Però ciò porta a sospettare che Dougie Jones non sia l’unico Tulpa in Twin Peaks, ma che ci siano altri doppi.
I candidati più papabili portano i nomi del Maggiore Briggs, di Philip Jeffries, di William Hastings, di Sarah Palmer, dell’uomo ubriaco e sanguinante in cella che sembra avere tutte le carte in regola per essere il famigerato Billy, e persino di Maddy Ferguson. Le possibilità sembrano infinite e si rischia di incappare in una situazione alla Battlestar Galactica in cui il sospetto di essere un Cylon porta a guardare con sospetto tutti i sopravvissuti della specie umana.
Quindi evil Cooper è un Tulpa di Dale Cooper?
Se così fosse, un Tulpa può creare un altro Tulpa?
Oppure è semplicemente un doppelgänger, un doppio malvagio?
Come di consueto, le nuove informazioni portano a immediati chiarimenti che fanno tornare i conti, ma di contro innescano nuove e continue domande che forse non troveranno mai risposta.
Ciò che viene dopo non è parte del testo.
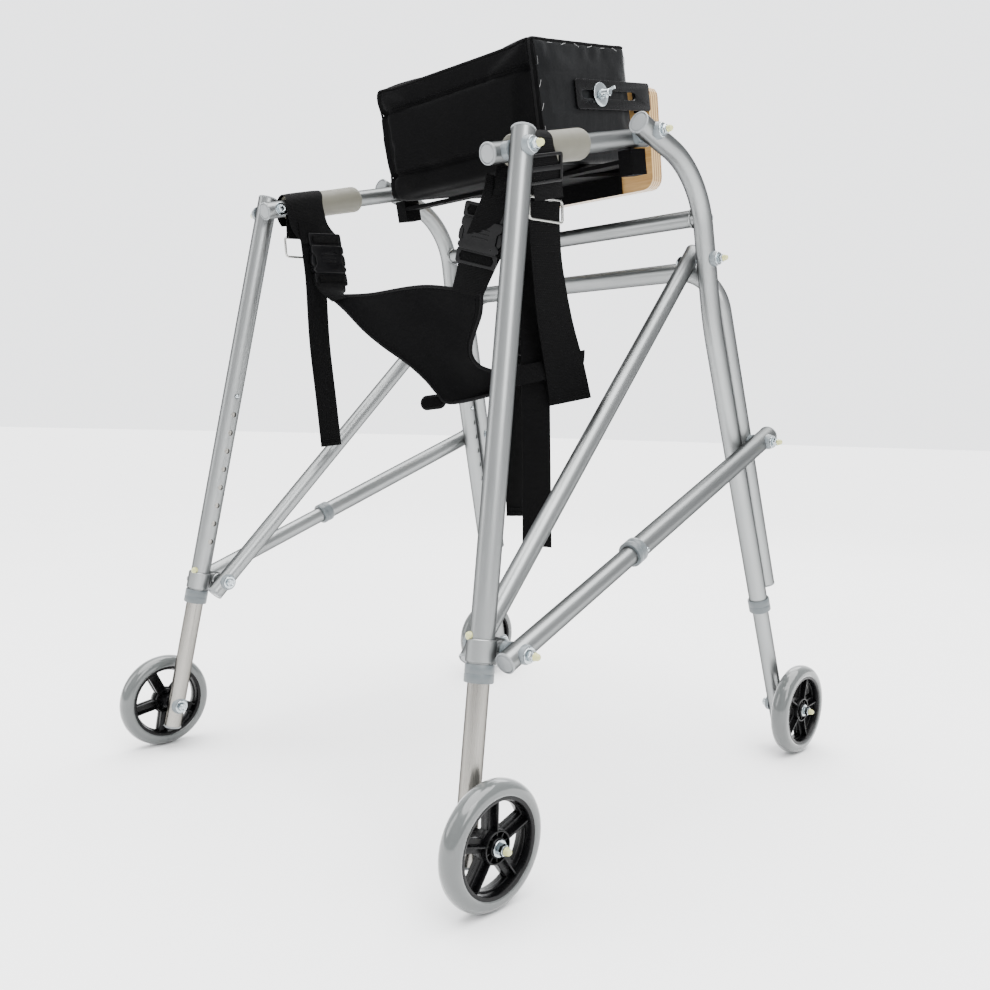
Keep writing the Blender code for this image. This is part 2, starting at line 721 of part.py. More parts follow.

Così come la condizione in cui si trova Audrey Horne, rinchiusa in una dimensione che è altra sia alla realtà che a quella delle Logge.
La teoria della dimensione extra-corporea che si e venuta a creare con lo stato di coma si avvalora di più ad ogni sua apparizione e gli stessi eventi che si svolgono alla Roadhouse, così slegati così incomprensibili così fuori dalle linee narrative, si caricano di nuovi ed oscuri dubbi. Dopo la nostalgica Audrey’s dance, il brusco risveglio e il riflesso nello specchio portano a nuovi interrogativi e a nuove ipotesi, alla luce poi di quanto detto e supposto poco sopra riguardo i Tulpa.
Dalla tradizione tibetana sappiamo inoltre che gli originali e i propri Tulpa si possono incontrare nei Wonderlands, degli ambienti immaginari che contestualizzano e forniscono un luogo sicuro in cui i Tulpa possono recarsi quando sono inattivi.
La Roadhouse potrebbe quindi essere la Wonderland creata da Audrey e dal suo Tulpa, dove personaggi ed eventi si susseguono in modo random e sconclusionato perché legati dal flusso del sogno e della fuga mentale della stessa creatrice?
Boh.
A due episodi dal finale e con il cervello arrovellato da continue domande, non smetteremo mai di ringraziare David Lynch per aver dato alla sua Wonderland le sembianze di Twin Peaks.